→ **SOURCE MATERIAL**
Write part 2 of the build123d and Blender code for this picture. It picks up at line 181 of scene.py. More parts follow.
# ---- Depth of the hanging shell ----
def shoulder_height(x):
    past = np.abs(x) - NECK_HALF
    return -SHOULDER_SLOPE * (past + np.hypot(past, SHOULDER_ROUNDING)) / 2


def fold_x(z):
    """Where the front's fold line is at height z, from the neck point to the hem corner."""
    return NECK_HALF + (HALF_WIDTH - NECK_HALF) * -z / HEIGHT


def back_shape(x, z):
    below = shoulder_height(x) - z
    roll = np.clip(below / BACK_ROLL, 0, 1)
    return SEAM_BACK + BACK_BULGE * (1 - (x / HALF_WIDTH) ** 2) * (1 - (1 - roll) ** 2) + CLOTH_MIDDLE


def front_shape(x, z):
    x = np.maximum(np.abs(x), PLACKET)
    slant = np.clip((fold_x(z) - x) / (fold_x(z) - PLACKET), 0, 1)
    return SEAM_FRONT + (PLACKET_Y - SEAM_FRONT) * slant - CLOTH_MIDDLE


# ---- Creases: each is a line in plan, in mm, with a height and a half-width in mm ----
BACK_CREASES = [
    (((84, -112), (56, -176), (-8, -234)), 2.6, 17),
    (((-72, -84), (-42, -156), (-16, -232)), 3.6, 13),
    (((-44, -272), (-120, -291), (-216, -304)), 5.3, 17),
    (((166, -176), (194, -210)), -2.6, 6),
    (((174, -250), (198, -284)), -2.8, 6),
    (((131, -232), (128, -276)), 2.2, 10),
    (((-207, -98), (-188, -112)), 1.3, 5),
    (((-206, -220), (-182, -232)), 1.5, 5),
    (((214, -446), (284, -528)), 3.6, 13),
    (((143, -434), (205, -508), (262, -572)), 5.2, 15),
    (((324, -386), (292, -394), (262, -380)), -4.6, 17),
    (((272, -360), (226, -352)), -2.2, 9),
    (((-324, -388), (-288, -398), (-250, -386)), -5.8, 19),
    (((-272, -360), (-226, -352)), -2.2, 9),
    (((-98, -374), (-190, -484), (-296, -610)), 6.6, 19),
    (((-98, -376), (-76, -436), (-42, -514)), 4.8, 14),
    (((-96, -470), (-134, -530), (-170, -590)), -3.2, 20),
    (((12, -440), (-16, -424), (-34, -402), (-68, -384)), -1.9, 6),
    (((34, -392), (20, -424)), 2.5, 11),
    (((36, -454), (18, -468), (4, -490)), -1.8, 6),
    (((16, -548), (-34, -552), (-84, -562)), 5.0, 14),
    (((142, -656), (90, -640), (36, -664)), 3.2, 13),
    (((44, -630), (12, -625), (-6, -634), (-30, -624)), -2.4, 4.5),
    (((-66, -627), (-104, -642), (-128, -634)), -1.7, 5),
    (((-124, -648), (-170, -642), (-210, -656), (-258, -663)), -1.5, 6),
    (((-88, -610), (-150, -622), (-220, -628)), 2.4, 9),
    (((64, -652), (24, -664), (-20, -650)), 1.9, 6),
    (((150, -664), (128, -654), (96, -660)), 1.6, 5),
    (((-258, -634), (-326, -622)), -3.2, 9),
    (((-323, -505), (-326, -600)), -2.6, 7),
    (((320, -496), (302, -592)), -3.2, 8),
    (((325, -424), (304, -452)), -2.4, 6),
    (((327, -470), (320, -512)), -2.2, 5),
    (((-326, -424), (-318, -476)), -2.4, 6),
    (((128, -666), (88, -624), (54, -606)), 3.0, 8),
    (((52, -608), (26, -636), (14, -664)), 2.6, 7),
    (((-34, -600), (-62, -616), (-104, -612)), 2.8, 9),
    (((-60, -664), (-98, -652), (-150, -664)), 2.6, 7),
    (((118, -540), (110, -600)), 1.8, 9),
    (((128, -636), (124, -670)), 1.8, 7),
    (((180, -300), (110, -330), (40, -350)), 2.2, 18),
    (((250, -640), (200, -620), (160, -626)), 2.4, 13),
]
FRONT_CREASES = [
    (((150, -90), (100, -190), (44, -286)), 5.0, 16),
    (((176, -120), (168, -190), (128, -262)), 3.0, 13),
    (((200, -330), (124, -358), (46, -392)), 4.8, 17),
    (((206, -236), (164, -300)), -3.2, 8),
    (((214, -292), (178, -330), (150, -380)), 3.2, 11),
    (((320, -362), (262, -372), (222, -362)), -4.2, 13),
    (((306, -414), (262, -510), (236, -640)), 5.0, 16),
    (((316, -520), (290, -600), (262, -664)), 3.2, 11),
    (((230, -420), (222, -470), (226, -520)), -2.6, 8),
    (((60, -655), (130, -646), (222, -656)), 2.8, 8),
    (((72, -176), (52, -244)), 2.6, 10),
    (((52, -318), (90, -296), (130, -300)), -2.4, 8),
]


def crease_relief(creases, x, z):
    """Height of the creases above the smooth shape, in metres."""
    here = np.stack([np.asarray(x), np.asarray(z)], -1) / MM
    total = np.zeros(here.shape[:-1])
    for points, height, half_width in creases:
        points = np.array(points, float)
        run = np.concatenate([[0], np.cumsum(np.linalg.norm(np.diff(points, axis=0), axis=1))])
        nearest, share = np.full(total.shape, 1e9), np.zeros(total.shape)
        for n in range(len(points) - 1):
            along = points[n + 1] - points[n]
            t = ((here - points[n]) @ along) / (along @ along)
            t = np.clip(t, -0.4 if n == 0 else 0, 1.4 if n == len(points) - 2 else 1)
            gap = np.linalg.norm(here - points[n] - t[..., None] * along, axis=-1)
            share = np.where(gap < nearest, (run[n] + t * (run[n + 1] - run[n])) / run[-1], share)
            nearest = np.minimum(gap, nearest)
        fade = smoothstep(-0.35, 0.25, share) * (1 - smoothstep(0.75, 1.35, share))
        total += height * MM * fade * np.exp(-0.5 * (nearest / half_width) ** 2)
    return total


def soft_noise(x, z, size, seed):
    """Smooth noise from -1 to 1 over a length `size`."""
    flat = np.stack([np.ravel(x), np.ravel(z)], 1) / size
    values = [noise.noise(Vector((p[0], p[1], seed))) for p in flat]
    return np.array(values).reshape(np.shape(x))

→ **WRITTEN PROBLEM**
Repeat exactly, please, each line from the beginning of the data through the line with "return SEAM_FRONT +" in it, and only those lines.

→ **REPLY**
Write part 2 of the build123d and Blender code for this picture. It picks up at line 181 of scene.py. More parts follow.
# ---- Depth of the hanging shell ----
def shoulder_height(x):
    past = np.abs(x) - NECK_HALF
    return -SHOULDER_SLOPE * (past + np.hypot(past, SHOULDER_ROUNDING)) / 2


def fold_x(z):
    """Where the front's fold line is at height z, from the neck point to the hem corner."""
    return NECK_HALF + (HALF_WIDTH - NECK_HALF) * -z / HEIGHT


def back_shape(x, z):
    below = shoulder_height(x) - z
    roll = np.clip(below / BACK_ROLL, 0, 1)
    return SEAM_BACK + BACK_BULGE * (1 - (x / HALF_WIDTH) ** 2) * (1 - (1 - roll) ** 2) + CLOTH_MIDDLE


def front_shape(x, z):
    x = np.maximum(np.abs(x), PLACKET)
    slant = np.clip((fold_x(z) - x) / (fold_x(z) - PLACKET), 0, 1)
    return SEAM_FRONT + (PLACKET_Y - SEAM_FRONT) * slant - CLOTH_MIDDLE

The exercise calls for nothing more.